• **To be done**
Output each line of the material exactly as it stands.

• **Data segment**
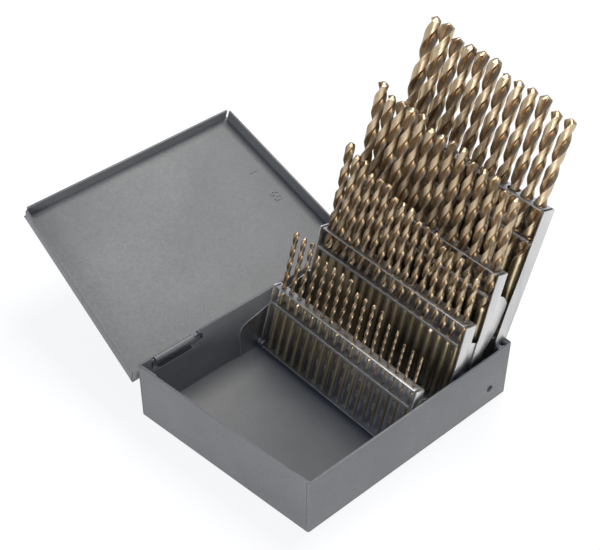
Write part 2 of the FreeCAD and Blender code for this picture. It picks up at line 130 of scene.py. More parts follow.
# Drills by number size, from number 1 to number 60
DIAMETERS = (
    5.791, 5.613, 5.41, 5.309, 5.22, 5.182, 5.105, 5.055, 4.978, 4.915,
    4.851, 4.801, 4.699, 4.623, 4.572, 4.496, 4.394, 4.305, 4.216, 4.089,
    4.039, 3.988, 3.912, 3.861, 3.797, 3.734, 3.658, 3.569, 3.454, 3.264,
    3.048, 2.946, 2.87, 2.819, 2.794, 2.705, 2.642, 2.578, 2.527, 2.489,
    2.438, 2.375, 2.261, 2.184, 2.083, 2.057, 1.994, 1.93, 1.854, 1.778,
    1.702, 1.613, 1.511, 1.397, 1.321, 1.181, 1.092, 1.067, 1.041, 1.016,
)
# Last number of each group of one length, with that length and its flutes' length
GROUP_NUMBERS = (2, 6, 10, 13, 17, 21, 24, 27, 29, 32, 35, 38, 41, 43, 46, 51, 55, 57, 60)
DRILL_LENGTHS = (
    98.425, 95.25, 92.075, 88.9, 85.725, 82.55, 79.375, 76.2, 73.025, 69.85,
    66.675, 63.5, 60.325, 57.15, 53.975, 50.8, 47.625, 44.45, 41.275,
)
FLUTE_LENGTHS = (
    66.675, 63.5, 61.913, 58.738, 55.563, 53.975, 50.8, 47.625, 44.45, 41.275,
    38.1, 36.513, 34.925, 31.75, 28.575, 25.4, 22.225, 19.05, 17.463,
)
FLUTE_PITCH, POINT_ANGLE, FADE_REACH = 5.4, 59.0, 2.6
MARGIN_END, LAND_END, HALF_TURN = 12, 84, 180
LAND_REACH, GROOVE_DEPTH, GROOVE_SKEW, GROOVE_FULLNESS = 0.955, 0.66, 0.85, 0.9
FOOT_SHARE, FOOT_HEIGHT, RUNOUT, TIP_SHARE = 0.82, 0.18, 0.4, 0.45
GROOVE_CONTRAST, CONE_GROOVES = 1.5, (0.35, 0.1)
FIRST_THIN, FEWEST_RINGS = 44, 8
THICK_MESH, THIN_MESH = (32, 20), (24, 14)  # corners of a section, rings in a turn
RANDOM_SEED = 7

# Lamps (place, target, size, power, colour) and the camera
KEY = (0.50, 0.16, 0.95), (0.0, 0.06, 0.03), (0.55, 0.55), 6.0, (1.0, 0.975, 0.92)
FILL = (-0.85, -0.62, 0.22), (0.0, 0.0, 0.02), (0.6, 0.25), 3.6, (0.99, 0.995, 1.0)
SKY = (
    (0.0, (1.0, 1.0, 1.0)), (0.07, (0.93, 0.94, 0.96)),
    (0.2, (0.29, 0.33, 0.42)), (0.8, (0.13, 0.16, 0.25)),
)
FLOOR_HALF, FLOOR_Z, FLOOR_GLOW = 3, -0.00003, 0.86
SENSOR, LENS, CLIP_START, CLIP_END = 36.0, 79.5, 0.05, 20.0
CAMERA_PLACE = (-0.2430, -0.2526, 0.3757)
CAMERA_TARGET = (0.0233, 0.0407, 0.0253)
CAMERA_ROLL = 0.0083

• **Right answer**
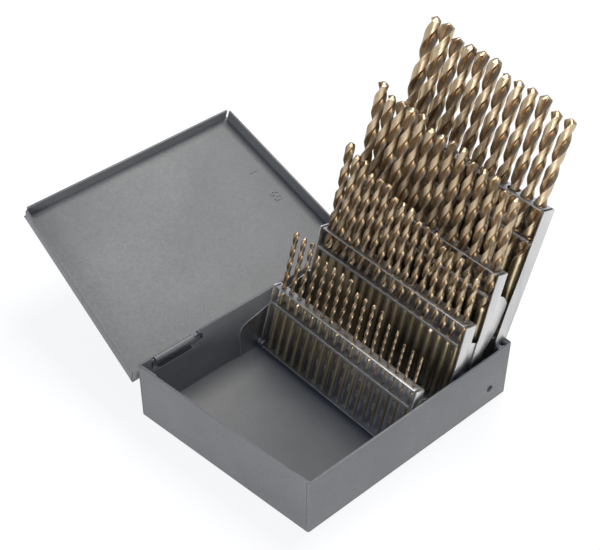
Write part 2 of the FreeCAD and Blender code for this picture. It picks up at line 130 of scene.py. More parts follow.
# Drills by number size, from number 1 to number 60
DIAMETERS = (
    5.791, 5.613, 5.41, 5.309, 5.22, 5.182, 5.105, 5.055, 4.978, 4.915,
    4.851, 4.801, 4.699, 4.623, 4.572, 4.496, 4.394, 4.305, 4.216, 4.089,
    4.039, 3.988, 3.912, 3.861, 3.797, 3.734, 3.658, 3.569, 3.454, 3.264,
    3.048, 2.946, 2.87, 2.819, 2.794, 2.705, 2.642, 2.578, 2.527, 2.489,
    2.438, 2.375, 2.261, 2.184, 2.083, 2.057, 1.994, 1.93, 1.854, 1.778,
    1.702, 1.613, 1.511, 1.397, 1.321, 1.181, 1.092, 1.067, 1.041, 1.016,
)
# Last number of each group of one length, with that length and its flutes' length
GROUP_NUMBERS = (2, 6, 10, 13, 17, 21, 24, 27, 29, 32, 35, 38, 41, 43, 46, 51, 55, 57, 60)
DRILL_LENGTHS = (
    98.425, 95.25, 92.075, 88.9, 85.725, 82.55, 79.375, 76.2, 73.025, 69.85,
    66.675, 63.5, 60.325, 57.15, 53.975, 50.8, 47.625, 44.45, 41.275,
)
FLUTE_LENGTHS = (
    66.675, 63.5, 61.913, 58.738, 55.563, 53.975, 50.8, 47.625, 44.45, 41.275,
    38.1, 36.513, 34.925, 31.75, 28.575, 25.4, 22.225, 19.05, 17.463,
)
FLUTE_PITCH, POINT_ANGLE, FADE_REACH = 5.4, 59.0, 2.6
MARGIN_END, LAND_END, HALF_TURN = 12, 84, 180
LAND_REACH, GROOVE_DEPTH, GROOVE_SKEW, GROOVE_FULLNESS = 0.955, 0.66, 0.85, 0.9
FOOT_SHARE, FOOT_HEIGHT, RUNOUT, TIP_SHARE = 0.82, 0.18, 0.4, 0.45
GROOVE_CONTRAST, CONE_GROOVES = 1.5, (0.35, 0.1)
FIRST_THIN, FEWEST_RINGS = 44, 8
THICK_MESH, THIN_MESH = (32, 20), (24, 14)  # corners of a section, rings in a turn
RANDOM_SEED = 7

# Lamps (place, target, size, power, colour) and the camera
KEY = (0.50, 0.16, 0.95), (0.0, 0.06, 0.03), (0.55, 0.55), 6.0, (1.0, 0.975, 0.92)
FILL = (-0.85, -0.62, 0.22), (0.0, 0.0, 0.02), (0.6, 0.25), 3.6, (0.99, 0.995, 1.0)
SKY = (
    (0.0, (1.0, 1.0, 1.0)), (0.07, (0.93, 0.94, 0.96)),
    (0.2, (0.29, 0.33, 0.42)), (0.8, (0.13, 0.16, 0.25)),
)
FLOOR_HALF, FLOOR_Z, FLOOR_GLOW = 3, -0.00003, 0.86
SENSOR, LENS, CLIP_START, CLIP_END = 36.0, 79.5, 0.05, 20.0
CAMERA_PLACE = (-0.2430, -0.2526, 0.3757)
CAMERA_TARGET = (0.0233, 0.0407, 0.0253)
CAMERA_ROLL = 0.0083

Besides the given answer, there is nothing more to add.